The book puts you into the situation from the first page, and from then on I found it very difficult to put down. One thing leads to another, without a dead spot occurring as can happen in some cases. The characters as they appear are brilliantly described, and you don't need a vivid imagination to picture them in your minds eye.
The technicalities, which are bound to arise in a book of this sort, are dealt with in understandable language, easily understood, and don't "Bog Down" the storyline.
As a one sentence summary, this book rattles along apace, similar to a well maintained steam railway engine.
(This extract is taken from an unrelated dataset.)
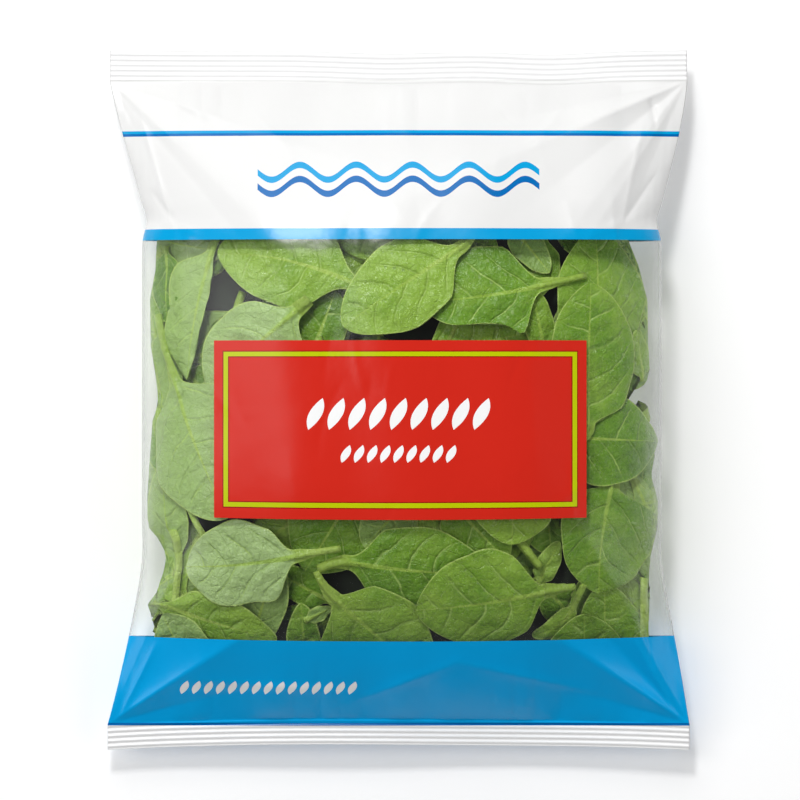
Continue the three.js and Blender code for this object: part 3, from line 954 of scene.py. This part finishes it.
# Leaves that lie against the film, from the top of the window to its foot: base, tip, width, stalk, depth, tone,
# wave and seed, and in what else each differs from a plain leaf.
TOP_LEAVES = [
    leaf((23.5, 60), (-22, 29), 35, 9, 0.9, 0.86, 0.5, 0.11, bow=-0.5, bend=-2, flare=0.24),
    leaf((58, 46), (8.5, 39), 35, 19, 2.2, 0.32, 0.6, 0.35, bow=1, lean=-0.2, lobe=0.62, curl=2.4, puff=1.6,
         flare=0.27),
    leaf((75.4, -9.5), (77, 46.8), 40, 7, 1.0, 0.5, 0.3, 0.52, bend=4, lean=-0.14, flare=0.14),
    leaf((81.5, 14), (81, 71), 46, 4, 2.8, 0.5, 0.5, 0.71, lean=-0.18),
    leaf((-17, 46), (-73.4, 58.7), 39.5, 8, 2.4, 0.72, 0.4, 0.83, bow=-4, flare=0.36),
    leaf((-90.8, 8), (-68.5, -47.3), 41, 27.5, 1.4, 1.12, 0.5, 0.22, bow=-0.6, bend=1.4, under=1, thick=1.5,
         lean=-0.16, lobe=0.5, flare=0.17),
    leaf((-40.5, 35.8), (-77, 4.2), 37, 6.5, 1.7, 1.12, 0.5, 0.47, under=1, thick=1.6, puff=1.4, lobe=0.8,
         flare=0.24, widest=0.52),
    leaf((-75.2, 60), (-86, 7.5), 20, 6, 2.0, 1.0, 1.3, 0.64, bow=-1.5, under=1, puff=1.5, lean=-0.66,
         ruffle=0.07, widest=0.42),
    leaf((60, -14.5), (106.5, -16.6), 37, 6, 1.7, 0.34, 0.3, 0.91, pitch=-1),
    leaf((86.5, -34), (81.3, -78.5), 46.5, 5, 2.5, 0.42, 0.6, 0.14, bow=-1.5, lean=0.2, lobe=0.95, flare=0.12),
    leaf((58.1, -76.9), (6.9, -84), 39.5, 13, 0.9, 0.6, 0.5, 0.29, bow=1.1, bend=0.8, cup=-0.5, lean=-0.09),
    leaf((-19.3, -65.5), (37, -69.8), 37, 12, 2.2, 0.35, 0.6, 0.58, bow=-1.5, bend=-5, thick=1.6, flare=0.22),
    leaf((-25.2, -80.3), (12.6, -115.5), 39, 13.4, 1.6, 0.75, 0.7, 0.77, bend=3.3, other_lobe=0.35, flare=0.16),
    leaf((-41.6, -62.5), (-85.5, -66.2), 35, 19, 1.0, 1.35, 0.6, 0.40, bow=1.4, bend=0.5, cup=-0.4, puff=1.3,
         lobe=0.2, lean=-0.02, widest=0.5),
    leaf((-98.8, -81.7), (-48.8, -97), 22, 3, 1.6, 0.75, 0.8, 0.05, bow=-0.5, flare=0.3),
    leaf((-78, -120), (-95, -86), 27, 3, 0.9, 1.0, 0.8, 0.93, under=1),
    leaf((-62, -104), (-48, -64), 20, 4, 3.2, 0.95, 0.6, 0.68, under=1),
    leaf((84, -112), (84.5, -75), 32, 4, 3.4, 0.48, 0.5, 0.19, lean=-0.25),
    leaf((75, -124), (75, -87), 38, 4, 2.0, 0.46, 0.4, 0.87, lean=-0.1),
    leaf((99.2, -100), (99, -116), 9, 29, 1.9, 0.9, 0.5, 0.33, thick=1.8, under=1),
    leaf((71.3, -84), (54, -96.5), 9, 10, 3.0, 0.8, 0.6, 0.61, bow=3, thick=1.2),
    leaf((99.8, 8), (97.5, 28), 15, 1, 1.8, 0.7, 0.8, 0.26, thick=1.3),
    leaf((-91.5, -78), (-91.5, -110), 10, 24, 2.6, 0.85, 0.5, 0.44, thick=1.7, under=1),
    leaf((-79, -57), (-69, -80), 12, 18, 2.8, 0.9, 0.5, 0.73, thick=1.3, under=1),
    leaf((-92, -66), (-98, -24), 24, 3, 2.8, 0.95, 0.8, 0.16, under=1),
    leaf((-98, 30), (-94, -6), 18, 3, 3.4, 0.7, 0.6, 0.34, under=1),
    leaf((-99, -3), (-98, -30), 18, 3, 4.2, 0.35, 0.6, 0.59),
    leaf((-96, 60), (-95.5, 31), 19, 2, 2.5, 0.1, 0.6, 0.97),
    leaf((-98, 66), (-72, 60), 20, 2, 4.0, 1.0, 0.6, 0.50, under=1),
    leaf((-97.5, 31), (-97, 52), 17, 2, 3.6, 0.6, 0.8, 0.31),
    leaf((-34, 20), (-26, 44), 20, 2, 5.0, 0.2, 0.4, 0.81),
    leaf((-18, -38), (-38, -70), 38, 4, 4.6, 0.38, 0.5, 0.09),
    leaf((20, -40), (44, -66), 26, 4, 4.0, 0.5, 0.5, 0.85),
    leaf((4, -40), (-14, -60), 22, 4, 4.2, 0.75, 0.6, 0.55, under=1),
    leaf((46.5, -27), (45.5, -58.3), 35, 4, 2.4, 0.85, 0.4, 0.37),
    leaf((24, -34), (22, -54), 26, 4, 4.6, 0.62, 0.5, 0.66),
    leaf((49, -57.5), (33, -37), 16, 14, 4.2, 0.80, 0.5, 0.94, thick=1.5),
    leaf((57, -76), (66, -58), 10, 6, 5.0, 0.9, 0.5, 0.17, thick=1.4, puff=2),
    leaf((61, -40), (63, -64), 24, 4, 6.0, 0.3, 0.4, 0.43),
    leaf((-38, -112), (-39.5, -84), 14, 3, 4.0, 0.45, 0.6, 0.75),
    leaf((-37, -90.5), (-27, -85.5), 6, 1, 3.6, 0.8, 0.5, 0.24, thick=1.2, under=1),
    leaf((60, 68), (52, 40), 22, 6, 5.6, 0.4, 0.6, 0.63),
    leaf((46, 72), (62, 52), 14, 6, 4.4, 0.5, 0.6, 0.12, under=1),
    leaf((12, 19), (54, 27), 30, 6, 5.2, 0.7, 0.6, 0.21),
    leaf((60, -78), (78, -98), 18, 6, 5.4, 0.4, 0.6, 0.78),
    leaf((-28, -84), (-52, -70), 16, 6, 5.4, 0.3, 0.6, 0.88),
    leaf((60, 18), (54, 46), 13, 2, 3.8, 0.5, 0.4, 0.46),
]
mesh = leaves_mesh("window_leaves", TOP_LEAVES, stalk_rows=6, blade_rows=36, half_columns=10)
new_piece("window_leaves", mesh, leaf_green)


# The leaves deeper in the heap and round its sides and back. The same young leaves, poured in loose, so they
# lie any way round, one over another: their places are drawn at random from one seed.
FILL_SEED = 5
EVEN_STEP = 0.618034
HALF_BLADE = 25
BLADE_WIDTH = 33

# How far each number of a scattered leaf varies, in the order in which they are drawn.
VARIES = dict(
    bow=(-4, 4), bend=(-4, 4), pitch=(-0.8, 0.8), roll=(-0.7, 0.7), cup=(-0.8, 0.8), wave=(0.4, 1.0),
    under=(0, 1), tone=(0.15, 0.95), thick=(1.0, 1.5), widest=(0.42, 0.5), flare=(0.22, 0.34),
    lean=(-0.06, 0.06), seed=(0, 1))
UNDER_SHARE = 0.33

# Openings between the leaves that stay dark: x, y and radius.
OPENINGS = ((-72, 46, 6), (-83, -40, 6), (-40, -84, 5), (-27, -71, 5), (62, -76, 6), (56, 56, 6), (58, 32, 5),
            (7, 27, 5))
OPEN_PLACES = np.array([(length_at(x, y), y, radius) for x, y, radius in OPENINGS])


def in_opening(start, end, width):
    """Whether a leaf would cover an opening: its middle line comes nearer than radius and part of its width."""
    line = start + (end - start) * np.linspace(0, 1, 9)[:, None]
    apart = np.hypot(line[:, None, 0] - OPEN_PLACES[:, 0], line[:, None, 1] - OPEN_PLACES[:, 1])
    return bool((apart < OPEN_PLACES[:, 2] + 0.3 * width).any())


def scattered_plans(rng, count, low, high, shallow, deep):
    """Leaves spread around the heap between two lengths, the first laid deep and the last shallow."""
    plans = []
    for i in range(count):
        a = low + (high - low) * ((i * EVEN_STEP + rng.uniform(-0.02, 0.02)) % 1)
        y = rng.uniform(-104, 78)
        turn = rng.uniform(0, 2 * math.pi)
        size = rng.uniform(0.75, 1.1)
        reach_out = np.array([math.cos(turn), math.sin(turn)]) * HALF_BLADE * size
        centre = np.array([a, y])
        start, end, width = centre - reach_out, centre + reach_out, BLADE_WIDTH * size * rng.uniform(0.85, 1.1)
        stalk = rng.uniform(5, 22)
        stalk_end = start[0] - math.cos(turn) * stalk
        if in_opening(start, end, width) or not low - 28 < stalk_end < high + 28:
            continue
        drawn = {name: rng.uniform(*ends) for name, ends in VARIES.items()}
        drawn["under"] = drawn["under"] < UNDER_SHARE
        depth = deep + (shallow - deep) * i / count
        drawn.update(start=start, end=end, width=width, stalk=stalk, depth=depth)
        plans.append({**PLAIN_LEAF, **drawn})
    return plans


fill_rng = np.random.default_rng(FILL_SEED)
inner_plans = scattered_plans(fill_rng, count=150, low=-125, high=125, shallow=4.3, deep=7.4)
mesh = leaves_mesh("inner_leaves", inner_plans, stalk_rows=3, blade_rows=14, half_columns=4)
new_piece("inner_leaves", mesh, leaf_green)
back_plans = scattered_plans(fill_rng, count=95, low=134, high=312, shallow=0.8, deep=7.4)
mesh = leaves_mesh("back_leaves", back_plans, stalk_rows=4, blade_rows=20, half_columns=6)
new_piece("back_leaves", mesh, leaf_green)


# The inside of the heap. Packed leaves let so little light through that no single one can be told apart there,
# so they are one lumpy dark mass, drawn in from the heap's outline.
CORE_WIDTH = 0.88
CORE_DEPTH = 0.42
CORE_COLUMNS = 140
CORE_ROWS = 70


def heap_core_mesh():
    """The heap's outline drawn in towards its middle plane, with round lumps, closed by a point at each end."""
    turn = np.linspace(-1, 1, CORE_COLUMNS + 1)[:-1]
    tt, yy = np.meshgrid(turn, np.linspace(-104, 84, CORE_ROWS))
    x, z, _ = heap_section(tt, yy)
    lumps = 1 + 0.05 * np.sin(tt * 34 + yy / 9) * np.sin(yy / 7 - tt * 19)
    x, middle = x * CORE_WIDTH * lumps, middle_height(x, yy)
    points = np.stack([x, yy, middle + (z - middle) * CORE_DEPTH * lumps], -1)[None]
    return new_mesh("heap_core", with_poles(points), closed_faces(points.shape[:3]))


def core_finish():
    """Dark matt green with blotches."""
    material, tree = new_finish("deep_leaf")
    blotch = noise(own_place(tree), 120.0, 2.0)
    colour = blend(blotch, linear(6, 16, 4), linear(26, 48, 12))
    return finished(material, shader(tree, "Principled", {"Base Color": colour, "Roughness": 0.7}))


new_piece("heap_core", heap_core_mesh(), core_finish())


# The floor, which isn't part of the bag. A plain sheet of white paper under it, with a little light of its own
# so that it stays as pale as a lit ground.
FLOOR_HALF = 6000
corners = [(x, y, 0) for x, y in ((-1, -1), (1, -1), (1, 1), (-1, 1))]
mesh = new_mesh("floor", np.array(corners) * FLOOR_HALF, [np.array([[0, 1, 2, 3]])])
floor = new_object("floor", mesh)
paper, tree = new_finish("white_paper")
mesh.materials.append(finished(paper, shader(tree, "Principled", {
    "Base Color": (0.9, 0.9, 0.9, 1), "Roughness": 0.9,
    "Emission Color": (1, 1, 1, 1), "Emission Strength": 0.18})))


# Soft studio light: a tall soft box on the left, a wide one beyond the top seal, a small key lamp that draws the
# shadows between the leaves, a strip low on each side for the film's gloss, a fill on the right, and an even
# white room. The fill lights the bag without showing in the film.
def soft_box(name, place, size, power):
    """A rectangular area light that points at the bag."""
    light = bpy.data.lights.new(name, "AREA")
    light.shape = "RECTANGLE"
    light.size, light.size_y = size
    light.energy = power
    lamp = new_object(name, light)
    lamp.location = place
    aim = -np.array(place)
    yaw = math.atan2(aim[1], aim[0])
    tilt = math.atan2(math.hypot(aim[0], aim[1]), -aim[2])
    lamp.rotation_euler = (tilt, 0, yaw - math.pi / 2)
    return lamp


soft_box("left_box", (-1.0, 0.3, 1.5), (0.75, 1.3), 9.5)
soft_box("top_box", (-0.3, 1.6, 1.05), (1.4, 0.8), 11)
soft_box("key_light", (-0.25, 1.2, 1.5), (0.3, 0.3), 17)
soft_box("left_strip", (-1.5, -0.6, 0.8), (0.35, 1.4), 5)
soft_box("right_strip", (1.5, -0.6, 0.8), (0.35, 1.4), 3)
soft_box("right_fill", (1.3, 0.0, 1.0), (0.8, 1.2), 4.5).visible_glossy = False
world = bpy.data.worlds.new("studio")
bpy.context.scene.world = world
world.use_nodes = True
world.node_tree.nodes["Background"].inputs["Color"].default_value = (1, 1, 1, 1)
world.node_tree.nodes["Background"].inputs["Strength"].default_value = 0.09

# The camera looks straight down on the lying bag, with the top seal up. A long lens from 3 m keeps its sides
# from leaning.
CAMERA_HEIGHT = 3.0
VIEW_HEIGHT = 0.022
VIEW_WIDTH = 0.320
VIEW_SHIFT = 0.0006
SENSOR_WIDTH = 36
camera = bpy.data.cameras.new("camera")
camera.sensor_width = SENSOR_WIDTH
camera.lens = SENSOR_WIDTH * (CAMERA_HEIGHT - VIEW_HEIGHT) / VIEW_WIDTH
camera.clip_end = 50
viewpoint = new_object("camera", camera)
viewpoint.location = (VIEW_SHIFT, 0.0, CAMERA_HEIGHT)
bpy.context.scene.camera = viewpoint
bpy.context.scene.view_settings.view_transform = "Standard"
This is David Newham's first foray into the literary world, and I for one, hope it won't be his last.
Winter of Discontent?
Brilliant first novel. It was hard to like Sam Carver with his smart ass ripostes but I suspect there was a bit of esprit d'escalier in the conversations, answers we all would have liked to have given to arrogant senior officers and colleagues but couldn't think of them at the time. The ending was gruelling and gut wrenching; it might well have been possible unfortunately. I look forward to his next book but I suspect it will not be up to this calibre; it felt like David had given his all but Winter of Spies is a worthy monument on its own.